Enshrined: Pioneering union leader Marvin Miller; Cardinals, Brewers, Braves catcher Ted Simmons take proud legacies to Baseball Hall of Fame.
SAN DIEGO – Baseball’s Hall of Fame will add two honorees in July whose heydays intersected in the 1970s, one a switch-hitting catcher indentured to the Cardinals for the best of his career, and the other determined to free players from that fate.
Switch-hitting catcher Ted Simmons, an eight-time AllStar who batted better than .300 in seven seasons, and MLB Players’ Association pioneer Marvin Miller were elected by the Hall’s Modern Baseball Era Ballot in an announcement made at the winter meetings this week.
Simmons was named on 13 of 16 ballots (81.3%) while Miller was named on 12 of 16 ballots (75%), reaching the minimum plateau required for induction.
Miller was elected in his eighth appearance on the ballot, falling short in seven elections between 2003 and 2018.
Simmons, 70, spent 13 seasons with the Cardinals before a seven-player trade sent him to Milwaukee before the 1981 season.

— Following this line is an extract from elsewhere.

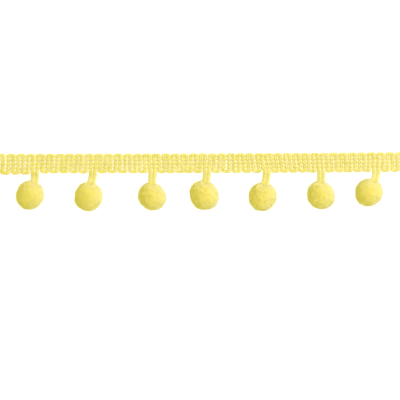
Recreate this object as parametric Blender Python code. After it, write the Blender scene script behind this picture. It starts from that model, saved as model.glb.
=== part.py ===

The Brewers made the playoffs in each of his first two seasons with Milwaukee, but in an unfortunate twist, he lost to his old mates from St. Louis in a seven-game World Series in 1982. Simmons amassed 2,472 hits and 248 home runs.
Miller, who died in 2012 at 95, was the executive director of the MLBPA from 1966 to 1982, turning the union into one of the nation’s most powerful and working tirelessly to ram through a concept that would alter sports forever: free agency.
Miller, first with the aid of Curt Flood, chipped away at baseball’s Reserve Clause, which binded players to their original teams in perpetuity. When Flood refused to report after a trade from St. Louis to Cincinnati, it cost him his career, a Supreme Court ruling going against him.
But in 1976, pitchers Andy Messersmith of the Dodgers and Dave McNally of the Orioles opted to play that season without a contract and then filed a grievance arbitration.
The resulting ruling paved the way to free agency, leading to astronomical rises in both player salaries – more than a tenfold increase in his tenure – and fan interest.
Appropriate, then, that Miller gained entry to the Hall of Fame at an event – the annual winter meetings – that would be nothing more than a procedural industry gathering without the hot stove season that Miller stoked.
“Players are pleased that Marvin will now take his rightful and long overdue place in the Hall of Fame in recognition of the monumental and positive impact he had on our game and our industry,” Tony Clark, executive director of the MLBPA, said in a statement.
The Modern Baseball Era panel, a 16-member committee of former players, executives and writers/historians, gave a thumbs down to a decorated group of other players.
Dwight Evans (8 votes, 50%); Dave Parker (7 votes, 43.8%); Steve Garvey (6 votes, 37.5%); Lou Whitaker (6 votes, 37.5%) all fell short, as did Tommy John, Don Mattingly, Thurman Munson and Dale Murphy, who each received three or fewer votes.